Charge a balloon and bring it close to a ping-pong ball. The ball will begin to move very slowly toward the balloon. Move the balloon around and the ball will follow.

Fill a balloon with small Styrofoam balls and then inflate the balloon. Be careful to blow and not inhale -- otherwise you'll get a mouthful of tiny Styrofoam balls! Tie off the balloon and rub it on your head. Observe the movement of static balls in the balloon as the static charge jumps from place to place.

Charge a balloon and then blow soap bubbles. Bring the balloon close to the bubbles and they rise rapidly toward the balloon. Now you can tease the bubble around the room with the balloon.

How Does It Work?

Rubbing the fur against the static band and the PVC pipe transfers a negative charge to both objects. The band floats above the wand because the like charges repel one another. If you really want to impress someone, just tell them that it's a demonstration of "electrostatic propulsion and the repulsion of like charge." That should do it.

When you rub a balloon on someone's hair the balloon picks up electrons, leaving it negatively charged and the hair positively charged. Because opposite charges attract, bringing the balloon near the hair causes the hair to stand up.
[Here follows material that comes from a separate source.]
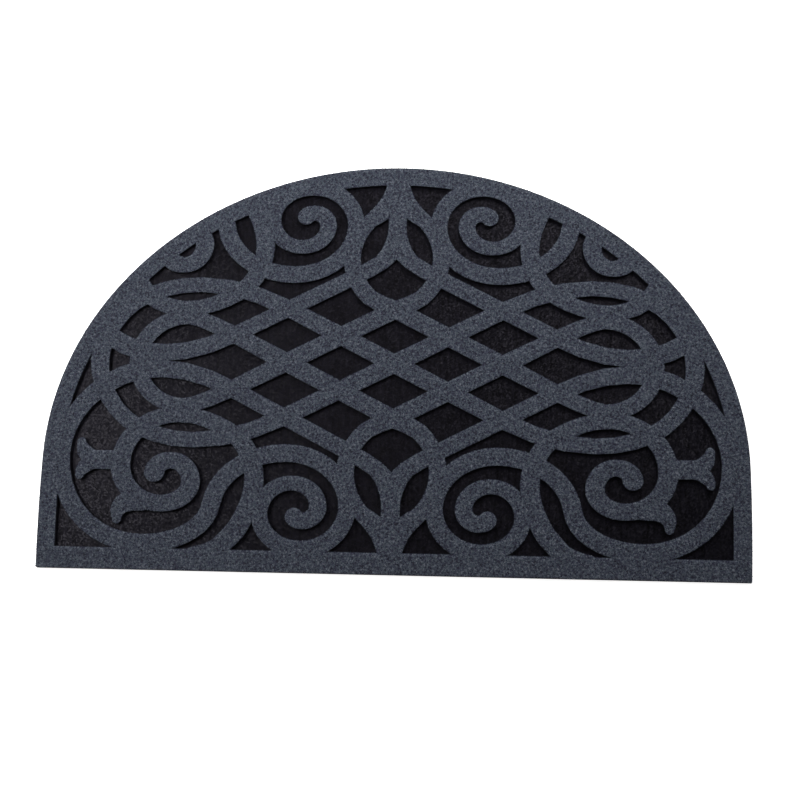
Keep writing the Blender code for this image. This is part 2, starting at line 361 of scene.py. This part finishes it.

When you bring a charged balloon near pieces of paper, the paper isn't charged so you might expect nothing to happen. But the paper is attracted to the balloon. Why? The negative charge on the balloon repels the electrons in the paper, making them (on average) farther from the balloon's charge than are the positive charges in the paper. Because electrical forces decrease in strength with distance, the attraction between the negatives and positives is stronger than the repulsion between the negatives and negatives. This leads to an overall attraction. The paper is said to have an induced charge. This explanation applies to a charged balloon sticking to a wall and a charged balloon attracting other uncharged objects.

Additional Info

Science Fair Connection:

Sure, it is great fun to show people that you can make objects float as if by magic, but that is merely a demonstration. It doesn't meet the requirements of a science fair project. To make Floating Static Bands into a science fair project, you have to change something, create a new test, and then compare results. 

  • You know what happens when you use fur or wool with the PVC pipe. Change the material, keeping everything else the same, and see if you get the same result. Does cotton work? Silk? Polyester? A stuffed animal?
  • Another option would be to change the floating object. You know that paper works, so recreate the experiment keeping the PVC pipe, the fur/wool, and the pencil the same, but instead of using paper, try aluminum foil, wax paper, plastic wrap, a sticky note, a piece of tape, etc.
  • Since you've seen what happens to Styrofoam beads in a 2-liter plastic bottle when they are exposed to static electricity, try putting the beads in a glass bottle instead. Do you get the same result when you rub the glass bottle on your head or on a wool sweater?

It is very important that you only change one thing at a time. Observe what happens, document your results, and get ready to share your discoveries at the science fair.